Both boards unanimously approved the transaction in January, The Quantum Insider reported, and the SkyWater stockholder vote ratified that approval at the shareholder level this week. The companies said in their post-vote press release that the deal remains subject to required regulatory approvals and other customary closing conditions, per the version republished on Yahoo Finance.
What SkyWater brings to IonQ
SkyWater describes itself as the largest U.S.-based, pure-play semiconductor foundry, operating facilities in Minnesota, Florida, and Texas, Yahoo Finance reported. The company serves both commercial customers and federal defense programs and holds DMEA-accredited Category 1A Trusted Foundry status — a credential that allows it to fabricate chips for classified U.S. government programs.
For IonQ, which builds trapped-ion quantum computers, that Trusted Foundry status is the strategic core of the acquisition. “This transformational acquisition enables IonQ to materially accelerate its quantum computing roadmap,” Chairman and CEO Niccolo de Masi said in IonQ’s January announcement. De Masi added that with IonQ’s existing quantum sensing and networking capabilities, SkyWater “will become the preeminent quantum merchant supplier,” The Quantum Insider reported.
SkyWater CEO Thomas Sonderman described the transaction as “a pivotal moment in SkyWater’s evolution,” according to The Quantum Insider. After closing, SkyWater will continue to operate as a wholly owned subsidiary under its existing name, with Sonderman remaining at the helm and reporting to de Masi, the same outlet reported. The company’s Minnesota, Florida, and Texas facilities are slated to become Regional Quantum Production Hubs while preserving SkyWater’s existing aerospace, defense, and commercial foundry commitments.
The roadmap IonQ says the deal accelerates
IonQ framed the acquisition as the step that lets it pull forward its long-term roadmap toward fault-tolerant quantum hardware. The company said the combined entity expects to begin functional testing of 200,000-qubit quantum processing units in 2028, enabling more than 8,000 ultra-high fidelity logical qubits, according to its press release. The Quantum Insider’s January coverage framed the same target in roadmap terms, noting the goal of reducing wafer iteration times and parallelizing prototypes.
The deal also positions IonQ to support U.S. government microelectronics initiatives, including the Microelectronics Commons network, with an end-to-end domestic supply chain spanning design, prototyping, manufacturing, packaging, and deployment, The Quantum Insider reported.

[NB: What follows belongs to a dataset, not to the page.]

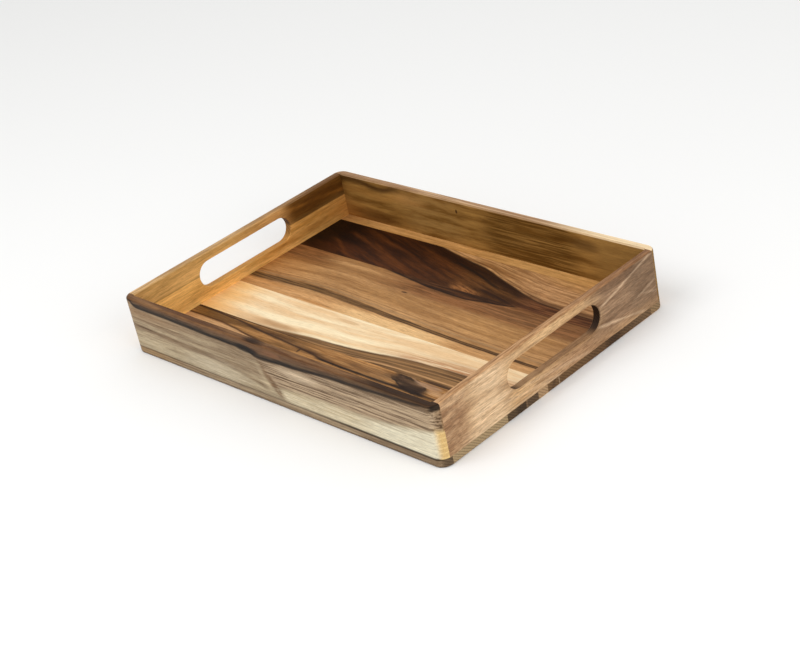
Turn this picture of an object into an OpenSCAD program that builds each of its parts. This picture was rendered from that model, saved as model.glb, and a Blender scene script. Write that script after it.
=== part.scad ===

IonQ disclosed in the January announcement that it expected to deliver full-year 2025 revenue “at the high end or above” its previously announced guidance range of $106 million to $110 million, the same source reported.
What We Don’t Know
- The precise vote tally for the merger proposal will be reported in a Form 8-K filed with the SEC, per the post-vote press release republished on Yahoo Finance; as of publication, the 8-K had not yet been carried by allowlisted outlets in detail.
- The companies have not disclosed the specific regulatory approvals still required, or the expected timing of those reviews. Yahoo Finance’s republished release cites “required regulatory approvals” without specifying which agencies are involved.
- The 200,000-qubit testing milestone IonQ projects for 2028 depends on a sequence of fabrication, packaging, and verification steps that have not yet been demonstrated end-to-end. The companies’ own framing is that the foundry integration will accelerate that path, not that it has been achieved.
- IonQ has not detailed how it will integrate SkyWater’s commercial foundry business — which serves aerospace, defense, and other customers — alongside its own quantum-chip production needs in a way that preserves the existing customer relationships SkyWater highlighted in January.
Analysis
The SkyWater shareholder approval brings IonQ closer to a structural bet that distinguishes it from the rest of the quantum hardware industry: owning a domestic, Trusted Foundry rather than contracting one. Most quantum hardware companies — including those IonQ has tracked or shared programs with, such as the trapped-ion, neutral-atom, and superconducting cohorts in DARPA’s Heterogeneous Architectures for Quantum program, which The Machine Herald previously covered — rely on external semiconductor foundries for chip production. By absorbing SkyWater, IonQ is wagering that vertical integration shortens the iteration loop between quantum hardware design and silicon production, and that owning Category 1A Trusted Foundry status makes it materially easier to win classified U.S. government work.
IonQ has been visibly executing on a multi-front expansion: in April it demonstrated photonic interconnects between commercial quantum systems and won a DARPA HARQ contract, as The Machine Herald previously reported. The SkyWater acquisition complements that networking-side push with a manufacturing-side play, and the stockholder vote means the merger is now closer to fact than aspiration. Regulatory clearance and the company’s ability to execute on the 2028 milestone IonQ has staked the deal on will determine whether the bet pays off.